Carroll/fracton particles and their correspondence
José Figueroa-O'Farrill, Alfredo Pérez, Stefan Prohazka
TL;DR
By applying the coadjoint-orbit method to the Carroll and dipole algebras, the paper defines and classifies classical Carroll particles and fractons, establishing a precise Carroll/fracton correspondence. The correspondence maps Carroll energy $E$ to fracton charge $q$ and center-of-mass $\boldsymbol{k}$ to dipole moment $\boldsymbol{d}$, so immobile massive Carroll particles correspond to fracton monopoles while certain massless Carroll states become fracton dipoles.
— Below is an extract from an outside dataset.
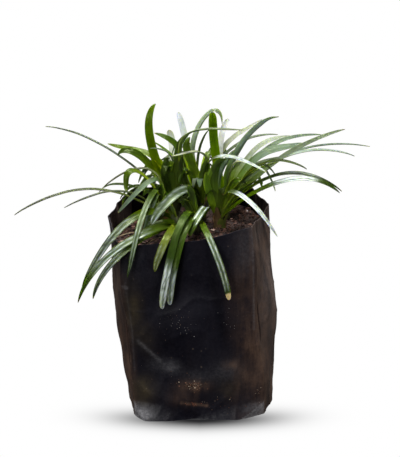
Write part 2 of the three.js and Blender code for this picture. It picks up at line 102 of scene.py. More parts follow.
# The blades that show from the front, by crown: width, places as (across, rise, depth) in the measuring view,
# tone, and for some how they face, a painted gleam, a blunt tip and a torn tip. A painted gleam is a painted
# highlight, two light streaks on the upper side: its start and end along the blade, its strength and its
# streaks' width. A blunt blade has a broad tip, and a torn one a dry tip.
BLADES = {}
BLADES["west"] = [
    (2.4, [(-48, 102, 0), (-73.8, 99, -5), (-93, 89.5, -8)], "slate"),
    (1.8, [(-35, 100.8, -5), (-52, 99.9, -11), (-68, 93.3, -16)], "slate"),
    (2.2, [(-22, 110, 6), (-36, 111.5, 8), (-51, 100.5, 8)], "slate"),
    (4, [(-24, 104.5, 2), (-33, 111.5, -3), (-36.8, 107.5, -6), (-37, 101.5, -9)], "green", {"tilt": 20}),
    (2.8, [(-21, 107, 0), (-31, 101.5, -8), (-41, 90.5, -14)], "sage", {"tilt": 30}),
    (4.2, [(-21.8, 100.3, -3), (-24.6, 92, -11), (-29, 80.3, -17)], "deep",
     {"tilt": 15, "painted_gleam": (0.5, 1, 0.25, 0.2)}),
    (2.8, [(-22.5, 101.5, -5), (-29.5, 87, -25), (-33.3, 72.5, -38.5), (-36.5, 58.2, -41)], "deep",
     {"tilt": 15, "painted_gleam": (0.3, 1, 0.3, 0.2)}),
]
BLADES["north_west"] = [
    (1.9, [(-31, 112, 20), (-54, 127, 26), (-77.3, 133.9, 34)], "slate"),
    (3.6, [(-19.5, 114.8, 18), (-31.5, 121.8, 22), (-46.3, 125.2, 28)], "bright", {"tilt": 30}),
    (4.2, [(-22, 110.5, 17), (-33, 120.8, 19), (-41, 119.3, 19)], "green", {"tilt": 45}),
    (4.6, [(-20, 111, 18), (-25.4, 131, 18), (-22.2, 145.2, 22)], "bright", {"face": 90}),
    (3.6, [(-13.5, 119, 33), (-15.6, 132, 37)], "ghost", {"face": 90, "blunt": True}),
    (4, [(-17.5, 107, 12), (-16, 118.5, 10)], "dark", {"face": -90}),
    (3, [(-23.5, 99.5, 13), (-36.5, 104.5, 13), (-48, 103.3, 16)], "dark"),
    (4.2, [(-11, 112, 15), (-11.5, 123.5, 13), (-23, 130.5, 15)], "green", {"tilt": 45}),
    (3.4, [(-11.5, 113, 11), (-10.5, 124, 9), (-5, 130.5, 8)], "dark", {"face": -90}),
    (2, [(-12.5, 113, 17), (-17, 121.5, 15), (-25, 122.8, 12)], "sage"),
]
BLADES["south_west"] = [
    (3.8, [(-28, 90.5, -16), (-45, 77, -31), (-59, 53, -38)], "dark",
     {"tilt": 40, "painted_gleam": (0.4, 0.95, 0.4, 0.2)}),
    (3.6, [(-22.5, 82.5, -25), (-44, 70.5, -40), (-61, 45.5, -46)], "deep",
     {"tilt": 40, "painted_gleam": (0.35, 0.85, 0.6, 0.2)}),
    (3.4, [(-26.5, 79, -27), (-43, 66.5, -43), (-53.5, 47.3, -47)], "dark",
     {"tilt": 30, "painted_gleam": (0.5, 1, 0.25, 0.2)}),
    (4, [(-15.3, 80, -33), (-19.7, 71, -41), (-22.7, 61, -42)], "yellow", {"painted_gleam": (0.5, 1, 0.3, 0.2)}),
    (3.4, [(-17.5, 89.5, -13), (-25.5, 86.5, -15)], "dark", {"tilt": 25}),
    (3.2, [(-17, 86, -18), (-27.5, 83, -21)], "dark", {"tilt": 25}),
]
BLADES["south"] = [
    (3.8, [(-8, 88, -29), (-15, 67, -45), (-19, 42.5, -47.4)], "deep",
     {"painted_gleam": (0.66, 1.1, 1.15, 0.34), "blunt": True}),
    (4.5, [(-5.5, 86, -28), (-12, 68.5, -43), (-15, 44.5, -45)], "deep",
     {"painted_gleam": (0.72, 1.1, 0.85, 0.3), "blunt": True}),
    (4.4, [(3, 93.5, -14), (-1.5, 87.5, -25), (-5.2, 78.8, -31)], "deep", {"painted_gleam": (0.28, 0.8, 0.9, 0.14)}),
    (3.4, [(3, 81, -34), (9.7, 64.8, -44), (14.5, 47, -46)], "deep",
     {"blunt": True, "torn": True, "painted_gleam": (0.35, 0.93, 0.7, 0.2)}),
    (3.6, [(-3.5, 97, -9), (-6, 104.5, -10)], "dark", {"face": -90}),
    (3.4, [(-6, 93.5, -7), (-11, 100, -6)], "dark", {"face": -80}),
]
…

The authors provide explicit particle actions for all massive and massless branches, show a GL$(2,\mathbb{R})$ automorphism connecting different sectors, and extend the framework to curved spaces and field theories. These results offer a concrete classical foundation for fractons, clarifying their definition and mobility constraints and guiding future quantum and field-theoretic formulations.
Abstract
We exploit the close relationship between the Carroll and fracton/dipole algebras, together with the method of coadjoint orbits, to define and classify classical Carroll and fracton particles. This approach establishes a Carroll/fracton correspondence and provides an answer to the question "What is a fracton?". Under this correspondence, carrollian energy and center-of-mass correspond to the fracton electric charge and dipole moment, respectively. Then immobile massive Carroll particles correspond to the fracton monopoles, whereas certain mobile Carroll particles ("centrons") correspond to fracton elementary dipoles. We uncover various new massless carrollian/neutral fractonic particles, provide an action in each case and relate them via a $GL(2,\mathbb{R})$ symmetry. We also comment on the limit from Poincaré particles, the relation to (electric and magnetic) Carroll field theories, contrast Carroll boosts with dipole transformations and highlight a generalisation to curved space ((A)dS Carroll).